The New York Times at the end of 2019 launched the 1619 Project to “reframe” American history.

Forget any racial decency in our history. We’re rotten to the core, according to the 1619 Project.

1619, you see, was the year the first slaves arrived in the Virginia colony (it was also the year the first representative assembly was held in the colony—but the Project doesn’t bother about that).

The New York Times posits 1619 as the real year of our founding, and it was a founding steeped in racism and oppression, which are still the core of our national character. 

Problem is that the New York Times Project is fact-challenged. Now, a group of respected historians, journalists and business leaders, mostly African American, are stepping forward to correct the New York Times. They call themselves the 1776 Project.

Robert L. Woodson, founder and president of the Woodson Center, which works to support neighborhood leaders and issues, is spearheading the 1776 Project. Woodson argued in the Wall Street Journal that the 1619 Project is not only based on inaccurate history and that its victimhood approach hurts African Americans.

Woodson wrote that the 1619 Project insinuates that blacks “are born inherently damaged by an all-prevailing racism and that their future prospects are determined by the whims of whites.” Not very inspiring for a young black person starting out in life. The Free Beacon explains how the 1776 Project will work:

The 1776 project will promote a series of essays and educational resources that provide an "aspirational and inspirational alternative" to the Times’s narrative. "People are inspired to achieve when they’re given victories that are possible, not always showering them with injuries to be avoided," Woodson said alongside partners at the National Press Club in Washington, D.C.

The fatalistic narrative of the 1619 Project, which is already taught in "thousands of classrooms" across the country, according to the partnering Pulitzer Center, deprives African Americans of the agency to improve their lives, Woodson said.

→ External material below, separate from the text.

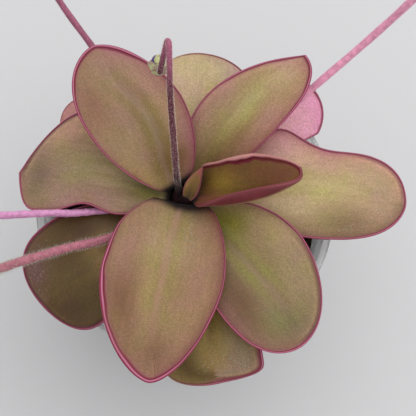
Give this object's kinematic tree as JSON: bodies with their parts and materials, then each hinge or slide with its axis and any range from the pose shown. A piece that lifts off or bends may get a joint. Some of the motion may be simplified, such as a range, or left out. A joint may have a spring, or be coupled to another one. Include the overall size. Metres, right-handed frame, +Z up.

"This garbage that is coming down from the scholars and writers from 1619 is most hypocritical because they don’t live in communities [that are] suffering," he continued. "They are advocating something they don’t have to pay the penalty for."

Glenn Loury, the prominent Brown University economics professor, a 1776 Project contributor, agrees with Woodson:

"The idea that the specter of slavery still determines the character of life among African Americans is an affront to me," Loury said at the Friday event. "We have shown, and will continue to show, that we are not merely bobbles at the end of a historical string, being pushed this way and that by forces beyond our control."

"I believe in America, and I believe in black people," Loury added. "Something tells me when I read that document that the 1619 Project authors don’t. They don’t believe in America … and I’m sorry to have to report, I get the impression they don’t believe in black people."

"The 1619 project offers a very crippling message to our children," said Dr. Carol Swain, a former professor of political science at Princeton and Vanderbilt University. "I was spared from having that message brought to me. And I believe that if I had been exposed to that, if I had internalized that negative message, I don’t believe I would have been able to do the things I’ve done in life."

When a group of respected historians previously launched a critique of the 1619 Project, Nicole Hannah-Jones of the New York Times, a key figure in producing the 1619 Project, called them “old white male historians.” That won’t work this time: in addition to Loury, the 1776 Project includes Carol Swain, John McWhorter, Wilfred Reilly, and Jason Hill.

The Wall Street Journal’s “Upward Mobility” columnist Jason Riley explains why the 1619 Project isn’t really even about history—it’s about ideology:

The “1619 Project” is being adopted as part of the curriculum in thousands of classrooms across the country. The political left is already in the process of turning our K-12 schools into social-justice boot camps, and this will expedite that effort.

Properly understood, the “1619 Project” isn’t about black history. It’s about today’s racial disparities. It’s about applying current ideologies to past events, in the continuing attempt to blame the past actions of whites for the current problems of blacks. Mr. Woodson understands that this is not only dishonest but damaging. Why doesn’t the New York Times?

Riley quotes another historian explaining why American history is distorted for ideological purposes:

“I think the important point to make about slavery is that it had existed for thousands of years without substantial criticism,” said the historian Gordon Wood in an interview last year. “But it’s the American Revolution that makes it a problem for the world. And the first real anti-slave movement takes place in North America. So this is what’s missed by these essays in the 1619 Project.”

Nevertheless, the New York Times continues to run ads for the 1619 Project, which will be used as instructional material in schools around the U.S.